Speed is the name of the game here, but only insofar as you’re not at risk of injuring your cat in any way of course.

Don’t try to perfect things, try to cover as much “ground” as you can and get as much surface area on your cat shaved.

You can go back in later, in a few hours or the next day, even, when your cat is calm to clean up the rest.

4. Ideally, don’t use a guard. These typically catch on a cat’s hair.

One of my cats has much straighter hair than the other, so for him guards aren’t a big deal. But with the other, his curlier, frizzier hair was always catching on the guard.

One day I decided to give up on the guard completely and my frizzy haired little dude had such an easier time, I decided to do the same for the other one.

They’ve both been much happier to be shaved these days.

5. Try to give your cat loads of breaks.

Sometimes I give my cats breaks by just pausing shaving and petting them while still naping them with one hand.

Other times, I give them full on breaks where they can stretch, sneeze (my two Persians always do this so cutely), and walk around, then go back in after a few minutes to get a bit more hair off.

6. Try to catch your cat in a nap right before you start shaving.

I don’t know why, but when they’re already napping, it is so much easier to get started shaving them for the first few minutes.

It’s like they’re already so calm that it takes them a while to reconfigure their brains to being annoyed at being shaved. And then once they do they still seem to be way calmer.

And yes, I move my cats to the floor when I shave them, I don’t shave them where they sleep. Because, well this type of mess happens (and I don’t want that where they’re sleeping, clinging to fabric)…

7. Always reward your cat at the end.

Throw everything their direction that they love: cuddles, play, verbal congratulations, kibble rewards, brushing, whatever you can think of that they love, and they’ll begin to associate being shaved with a reward.
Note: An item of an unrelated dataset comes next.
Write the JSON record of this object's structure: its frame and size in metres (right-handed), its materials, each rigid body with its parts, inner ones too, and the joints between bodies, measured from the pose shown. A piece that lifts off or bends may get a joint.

Over time, things get easier.

But even if you have to, for the first month, daily just catch your cat and shave one single small line and then let him or her go and reward him or her, after that month your cat will have been shaved and remain shaved, and there’s almost no way in my mind that he or she should be difficult to maintain in this way, or even once every other day or once a week, after that.

I absolutely think it’s better for me to shave my cats at home. It feels far less stressful for them than my experience having them shaved outside the house.

And honestly, they are so much happier after being shaved. They look so much more comfortable and groom more, and run around more.

I think it feels freeing to them, so I’ll absolutely continue to do it.

Your Thoughts on Shaving Cats That Hate it?

Do you have any tips or tricks on shaving cats that can’t stand the process of being shaved?

Any ideas you have I’d love to hear, even if you don’t shave your cat or don’t even have a long haired cat to share!

As honestly, sometimes you guys come up with great ideas regardless of having had similar experiences!

Did you ever shave a cat like this? Did they eventually get used to being shaved over time like mine seem to be beginning to?

Love to hear your thoughts in the comments down below!

Elise Xavier

Have three pet cats, Avery, Bjorn, & Athos whom I love to bits. Obsessed with cats. Figured I might as well blog about ’em.

Fond of my fluffies? See more of them on my personal blog, E&T. Dig KittyClysm? Check out all the other blogs I pen & photograph.

Elise’s Favourite Tip

One of the most frustrating problems I’ve had to deal with as a pet parent is staying on top of my cats’ desire to play. While this is typically hard to do, toys like these that allow cats to play by themselves make the job one heck of a lot easier.

The hits in my household are ridiculously affordable: cat springs, ball track toys, & kick sticks. I have a slew scattered around the house, so when my cats get bored, even if I’m busy or not even home, my furries are able to actively play.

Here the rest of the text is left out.